Where will the jobs be?
Ben Newhouse, the city manager of Hurricane (pronounced hur-i-cunn) just north of Charleston, agrees that it’s important for people to see alternatives energy in action.
Drivers can see Hurricane’s 84-panel solar array just off Interstate 64 in front of the water treatment plant. The city government secured a $193,000 federal block grant to pay for the panels in 2013.
“The reason why we chose this spot was that the panels would be seen right off the interstate,” said Ben Newhouse, the city manager. “So people would say, ‘Wait, if the city can do this, maybe I should think about doing this as well.’”

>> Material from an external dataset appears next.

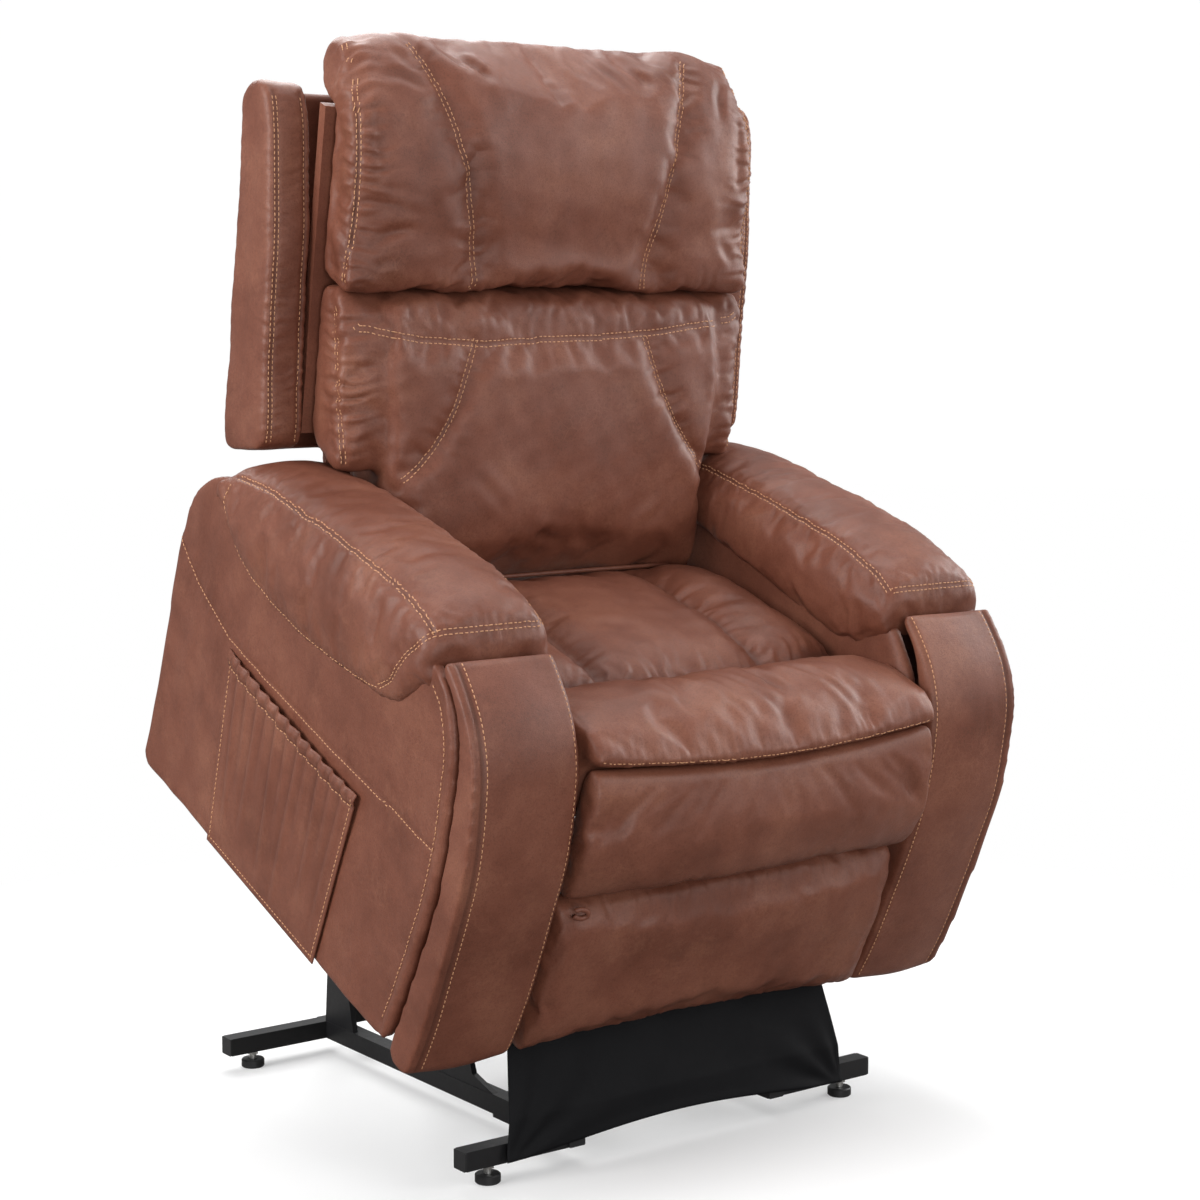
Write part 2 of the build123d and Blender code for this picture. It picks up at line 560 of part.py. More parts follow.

The grant was part of the Department of Energy’s Energy Efficiency and Conservation Block Grant program, which provided $9.5 million to West Virginia for the implementation of projects that support green jobs.
In addition to energy efficiency, the money funded three more solar projects in the state: a 25-kilowatt array of solar panels on the courthouse in Morgan County; a 19-kilowatt array on the municipal building in the town of Man; and a 4-kilowatt array on the village municipal building in Beech Bottom.
Newhouse sees these solar projects as a driver for community development. “The legislature needs to change their mindset about the investment [in solar],” he says. “It’s about how communities can take small steps to benefit themselves.”
Hansen echoes this support for alternative energy as an investment in jobs and economic growth.
In a state where the scarcity of jobs is always a concern, that raises some eyebrows.
For Hansen, it boils down to costs and benefits. The costs include scaling back the mining, selling, and burning of coal, but the benefits are likely to look like huge investments in renewable energy.
“Those benefits can be in West Virginia or they can be everywhere else,” he says. “The way to get those benefits is to try to direct as much investment into renewable and efficiency as you can within the state lines.”
West Virginia’s Department of Environmental Protection is on a feasibility study for the state’s compliance plan through December 31.